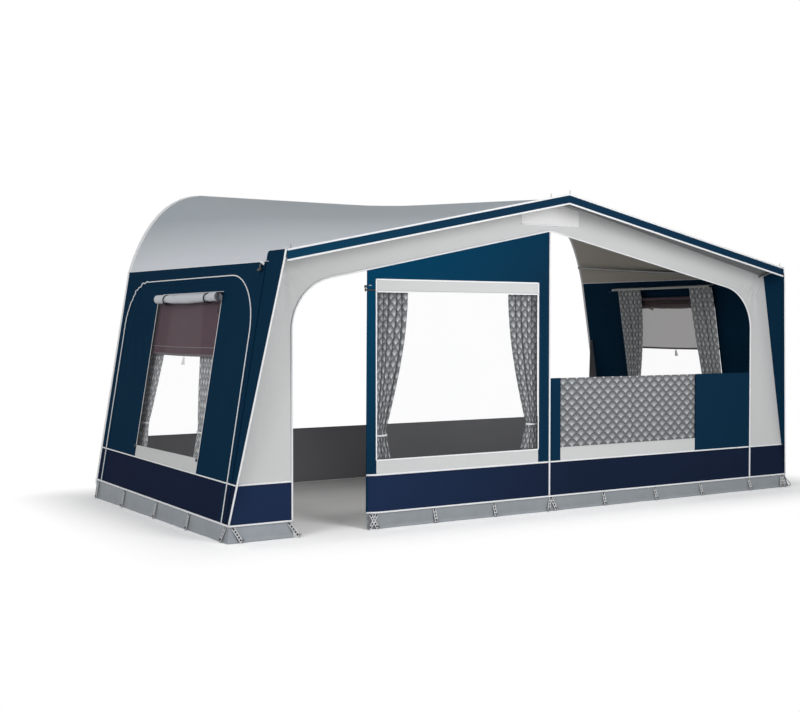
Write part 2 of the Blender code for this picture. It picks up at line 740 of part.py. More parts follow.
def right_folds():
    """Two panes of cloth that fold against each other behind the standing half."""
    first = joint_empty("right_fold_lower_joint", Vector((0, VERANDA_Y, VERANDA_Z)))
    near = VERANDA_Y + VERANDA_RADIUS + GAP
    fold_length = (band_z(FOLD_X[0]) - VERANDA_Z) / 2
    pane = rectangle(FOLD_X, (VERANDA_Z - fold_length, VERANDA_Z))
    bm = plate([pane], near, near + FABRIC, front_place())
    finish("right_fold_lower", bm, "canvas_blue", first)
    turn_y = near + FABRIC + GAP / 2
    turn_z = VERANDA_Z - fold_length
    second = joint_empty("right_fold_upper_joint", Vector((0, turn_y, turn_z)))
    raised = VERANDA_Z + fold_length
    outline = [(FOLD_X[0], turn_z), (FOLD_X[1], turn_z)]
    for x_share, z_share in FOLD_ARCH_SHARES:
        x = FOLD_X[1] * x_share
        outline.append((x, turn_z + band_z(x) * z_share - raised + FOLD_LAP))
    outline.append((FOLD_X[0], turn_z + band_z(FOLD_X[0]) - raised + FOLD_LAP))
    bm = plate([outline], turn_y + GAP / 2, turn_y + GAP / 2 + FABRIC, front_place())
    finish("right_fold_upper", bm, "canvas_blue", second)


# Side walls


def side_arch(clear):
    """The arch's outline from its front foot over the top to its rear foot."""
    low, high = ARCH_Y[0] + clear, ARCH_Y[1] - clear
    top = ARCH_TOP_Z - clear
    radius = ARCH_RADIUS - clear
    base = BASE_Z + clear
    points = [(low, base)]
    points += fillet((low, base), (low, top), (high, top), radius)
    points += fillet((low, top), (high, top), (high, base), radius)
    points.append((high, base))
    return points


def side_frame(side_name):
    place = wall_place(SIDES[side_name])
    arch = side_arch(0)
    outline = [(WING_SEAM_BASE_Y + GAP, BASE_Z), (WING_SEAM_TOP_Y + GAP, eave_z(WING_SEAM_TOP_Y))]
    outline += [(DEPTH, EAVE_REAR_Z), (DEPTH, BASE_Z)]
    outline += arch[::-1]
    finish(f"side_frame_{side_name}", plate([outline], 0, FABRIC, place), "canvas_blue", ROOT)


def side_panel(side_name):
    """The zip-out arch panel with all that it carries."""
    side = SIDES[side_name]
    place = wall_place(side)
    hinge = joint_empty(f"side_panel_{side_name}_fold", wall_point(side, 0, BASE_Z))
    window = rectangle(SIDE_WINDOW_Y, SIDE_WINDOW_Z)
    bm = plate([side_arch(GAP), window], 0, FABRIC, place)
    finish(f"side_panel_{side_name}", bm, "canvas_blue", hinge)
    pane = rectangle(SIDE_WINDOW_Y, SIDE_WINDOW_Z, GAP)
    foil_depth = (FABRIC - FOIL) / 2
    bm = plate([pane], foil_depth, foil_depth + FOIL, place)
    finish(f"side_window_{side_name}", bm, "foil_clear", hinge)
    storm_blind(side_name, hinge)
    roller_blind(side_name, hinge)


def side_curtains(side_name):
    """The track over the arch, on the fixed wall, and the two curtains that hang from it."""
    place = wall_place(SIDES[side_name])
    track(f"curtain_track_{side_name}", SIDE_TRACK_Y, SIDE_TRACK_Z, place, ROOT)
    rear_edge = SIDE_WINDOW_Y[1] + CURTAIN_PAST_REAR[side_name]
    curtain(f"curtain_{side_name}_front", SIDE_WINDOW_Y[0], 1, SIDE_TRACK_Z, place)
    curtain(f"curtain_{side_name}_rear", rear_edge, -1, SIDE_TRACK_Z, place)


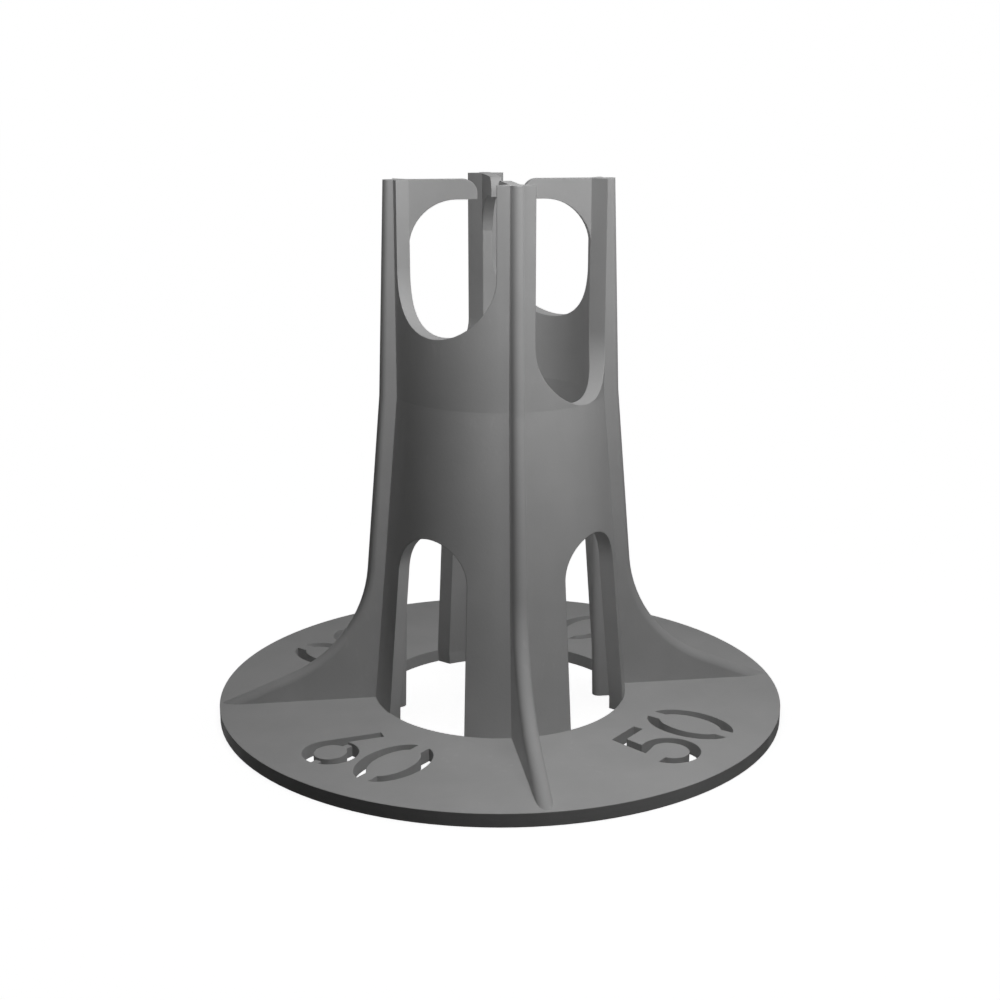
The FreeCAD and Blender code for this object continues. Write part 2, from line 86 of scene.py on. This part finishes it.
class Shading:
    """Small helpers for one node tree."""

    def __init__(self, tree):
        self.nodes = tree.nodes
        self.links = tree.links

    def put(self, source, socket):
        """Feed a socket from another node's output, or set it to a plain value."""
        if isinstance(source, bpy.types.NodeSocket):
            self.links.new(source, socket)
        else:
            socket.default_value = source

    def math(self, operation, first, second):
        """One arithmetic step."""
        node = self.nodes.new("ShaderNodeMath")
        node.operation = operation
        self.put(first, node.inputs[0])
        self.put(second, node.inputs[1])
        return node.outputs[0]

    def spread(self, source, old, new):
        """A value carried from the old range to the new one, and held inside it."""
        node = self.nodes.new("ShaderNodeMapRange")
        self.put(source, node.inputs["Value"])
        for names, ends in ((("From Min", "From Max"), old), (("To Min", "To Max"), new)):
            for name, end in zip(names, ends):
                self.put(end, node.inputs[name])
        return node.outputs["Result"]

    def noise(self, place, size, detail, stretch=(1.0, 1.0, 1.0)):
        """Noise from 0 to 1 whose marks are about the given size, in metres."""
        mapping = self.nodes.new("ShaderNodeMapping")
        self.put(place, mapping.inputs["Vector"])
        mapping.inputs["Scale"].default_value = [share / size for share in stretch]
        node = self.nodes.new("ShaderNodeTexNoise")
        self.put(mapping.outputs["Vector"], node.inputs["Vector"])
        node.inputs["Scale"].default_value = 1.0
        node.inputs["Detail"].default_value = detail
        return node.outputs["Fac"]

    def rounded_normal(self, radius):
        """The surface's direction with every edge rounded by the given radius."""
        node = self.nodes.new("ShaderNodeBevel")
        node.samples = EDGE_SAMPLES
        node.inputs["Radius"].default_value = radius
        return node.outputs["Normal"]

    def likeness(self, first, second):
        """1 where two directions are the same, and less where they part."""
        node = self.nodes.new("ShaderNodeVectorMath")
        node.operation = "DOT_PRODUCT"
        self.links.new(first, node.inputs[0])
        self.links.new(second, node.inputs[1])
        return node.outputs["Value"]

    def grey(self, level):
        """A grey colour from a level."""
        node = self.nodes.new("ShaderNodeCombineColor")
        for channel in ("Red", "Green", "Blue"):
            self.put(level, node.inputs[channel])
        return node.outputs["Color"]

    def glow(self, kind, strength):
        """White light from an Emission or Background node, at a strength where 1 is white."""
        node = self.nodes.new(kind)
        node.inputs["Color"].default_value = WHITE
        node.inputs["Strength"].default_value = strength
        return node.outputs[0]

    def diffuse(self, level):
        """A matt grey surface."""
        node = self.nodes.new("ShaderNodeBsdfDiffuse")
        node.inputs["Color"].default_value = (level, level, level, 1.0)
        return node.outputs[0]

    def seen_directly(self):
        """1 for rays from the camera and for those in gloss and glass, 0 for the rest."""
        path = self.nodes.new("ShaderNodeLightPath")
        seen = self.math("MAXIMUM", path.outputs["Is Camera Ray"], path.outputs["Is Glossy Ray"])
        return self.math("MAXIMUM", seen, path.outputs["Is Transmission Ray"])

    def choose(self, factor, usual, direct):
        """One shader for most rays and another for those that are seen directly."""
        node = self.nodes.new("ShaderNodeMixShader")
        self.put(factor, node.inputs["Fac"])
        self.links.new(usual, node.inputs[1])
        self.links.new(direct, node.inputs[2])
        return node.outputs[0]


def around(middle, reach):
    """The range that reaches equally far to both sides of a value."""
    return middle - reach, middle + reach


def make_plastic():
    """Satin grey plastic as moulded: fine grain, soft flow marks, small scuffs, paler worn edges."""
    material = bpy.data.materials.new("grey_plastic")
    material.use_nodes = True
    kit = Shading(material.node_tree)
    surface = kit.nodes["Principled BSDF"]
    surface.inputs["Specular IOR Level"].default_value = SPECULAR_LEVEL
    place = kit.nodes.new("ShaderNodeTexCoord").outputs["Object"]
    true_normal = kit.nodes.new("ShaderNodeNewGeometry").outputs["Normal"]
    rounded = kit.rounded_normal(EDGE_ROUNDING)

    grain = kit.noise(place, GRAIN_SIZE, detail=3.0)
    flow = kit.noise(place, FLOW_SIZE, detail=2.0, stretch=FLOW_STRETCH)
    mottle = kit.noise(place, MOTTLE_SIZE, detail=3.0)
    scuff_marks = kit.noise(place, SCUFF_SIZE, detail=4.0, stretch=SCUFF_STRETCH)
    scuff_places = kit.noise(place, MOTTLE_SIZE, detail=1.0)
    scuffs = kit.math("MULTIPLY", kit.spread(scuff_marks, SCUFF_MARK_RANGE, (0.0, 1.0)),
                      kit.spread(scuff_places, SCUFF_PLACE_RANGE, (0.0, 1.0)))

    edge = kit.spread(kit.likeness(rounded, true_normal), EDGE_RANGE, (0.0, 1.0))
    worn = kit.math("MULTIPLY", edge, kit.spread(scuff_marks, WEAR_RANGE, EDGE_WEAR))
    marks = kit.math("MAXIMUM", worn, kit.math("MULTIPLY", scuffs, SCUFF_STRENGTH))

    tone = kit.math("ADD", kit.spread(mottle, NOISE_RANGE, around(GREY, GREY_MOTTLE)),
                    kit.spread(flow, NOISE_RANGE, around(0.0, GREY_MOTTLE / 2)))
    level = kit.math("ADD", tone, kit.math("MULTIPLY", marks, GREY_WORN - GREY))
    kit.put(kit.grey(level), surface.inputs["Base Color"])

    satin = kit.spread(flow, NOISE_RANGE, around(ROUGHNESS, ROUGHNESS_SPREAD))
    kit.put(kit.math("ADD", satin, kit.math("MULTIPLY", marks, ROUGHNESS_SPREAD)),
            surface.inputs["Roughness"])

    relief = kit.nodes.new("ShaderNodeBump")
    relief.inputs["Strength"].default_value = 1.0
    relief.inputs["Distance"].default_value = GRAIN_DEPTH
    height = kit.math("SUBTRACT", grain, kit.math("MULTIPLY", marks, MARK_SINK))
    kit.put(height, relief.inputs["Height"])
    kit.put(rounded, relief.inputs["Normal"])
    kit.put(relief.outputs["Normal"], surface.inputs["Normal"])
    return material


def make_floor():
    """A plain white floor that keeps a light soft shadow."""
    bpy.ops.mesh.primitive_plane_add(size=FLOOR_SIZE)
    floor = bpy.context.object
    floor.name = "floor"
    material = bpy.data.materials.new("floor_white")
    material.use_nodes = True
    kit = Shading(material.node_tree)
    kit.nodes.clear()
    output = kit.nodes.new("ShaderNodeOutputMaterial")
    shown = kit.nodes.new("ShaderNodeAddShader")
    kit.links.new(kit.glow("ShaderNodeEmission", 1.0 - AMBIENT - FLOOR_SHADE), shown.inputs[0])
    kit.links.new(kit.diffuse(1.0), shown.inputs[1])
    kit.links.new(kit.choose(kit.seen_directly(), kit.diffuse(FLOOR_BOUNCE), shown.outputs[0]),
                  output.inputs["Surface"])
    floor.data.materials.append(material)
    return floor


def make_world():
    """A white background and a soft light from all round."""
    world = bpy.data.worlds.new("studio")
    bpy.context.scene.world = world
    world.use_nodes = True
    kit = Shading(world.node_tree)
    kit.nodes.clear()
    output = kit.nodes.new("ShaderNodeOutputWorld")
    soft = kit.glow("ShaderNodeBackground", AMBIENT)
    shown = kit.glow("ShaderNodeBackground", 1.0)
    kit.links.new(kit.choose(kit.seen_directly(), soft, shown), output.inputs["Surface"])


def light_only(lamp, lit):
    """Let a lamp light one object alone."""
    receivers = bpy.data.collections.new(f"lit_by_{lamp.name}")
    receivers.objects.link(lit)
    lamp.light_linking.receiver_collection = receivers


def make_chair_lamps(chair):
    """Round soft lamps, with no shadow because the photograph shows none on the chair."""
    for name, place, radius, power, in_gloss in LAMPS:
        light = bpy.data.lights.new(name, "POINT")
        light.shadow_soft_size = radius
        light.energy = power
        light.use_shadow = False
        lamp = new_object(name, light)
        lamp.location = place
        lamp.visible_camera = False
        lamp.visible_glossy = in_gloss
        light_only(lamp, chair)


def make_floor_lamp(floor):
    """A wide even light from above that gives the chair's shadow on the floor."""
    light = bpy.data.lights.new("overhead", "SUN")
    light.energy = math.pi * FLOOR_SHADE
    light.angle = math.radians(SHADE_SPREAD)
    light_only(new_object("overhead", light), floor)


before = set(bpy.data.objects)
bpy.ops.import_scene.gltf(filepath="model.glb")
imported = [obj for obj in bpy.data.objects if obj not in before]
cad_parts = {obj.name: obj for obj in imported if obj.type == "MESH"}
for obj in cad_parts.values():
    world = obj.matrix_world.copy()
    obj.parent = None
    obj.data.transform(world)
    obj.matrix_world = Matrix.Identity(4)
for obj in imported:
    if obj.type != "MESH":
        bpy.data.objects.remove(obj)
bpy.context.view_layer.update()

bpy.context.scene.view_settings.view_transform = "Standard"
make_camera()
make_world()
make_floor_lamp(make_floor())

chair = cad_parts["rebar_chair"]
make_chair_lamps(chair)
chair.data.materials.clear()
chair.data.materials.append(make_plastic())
---*---
Directions: Collect the lines of the records that include the string "chair".

Result:
def make_chair_lamps(chair):
    """Round soft lamps, with no shadow because the photograph shows none on the chair."""
        light_only(lamp, chair)
    """A wide even light from above that gives the chair's shadow on the floor."""
chair = cad_parts["rebar_chair"]
make_chair_lamps(chair)
chair.data.materials.clear()
chair.data.materials.append(make_plastic())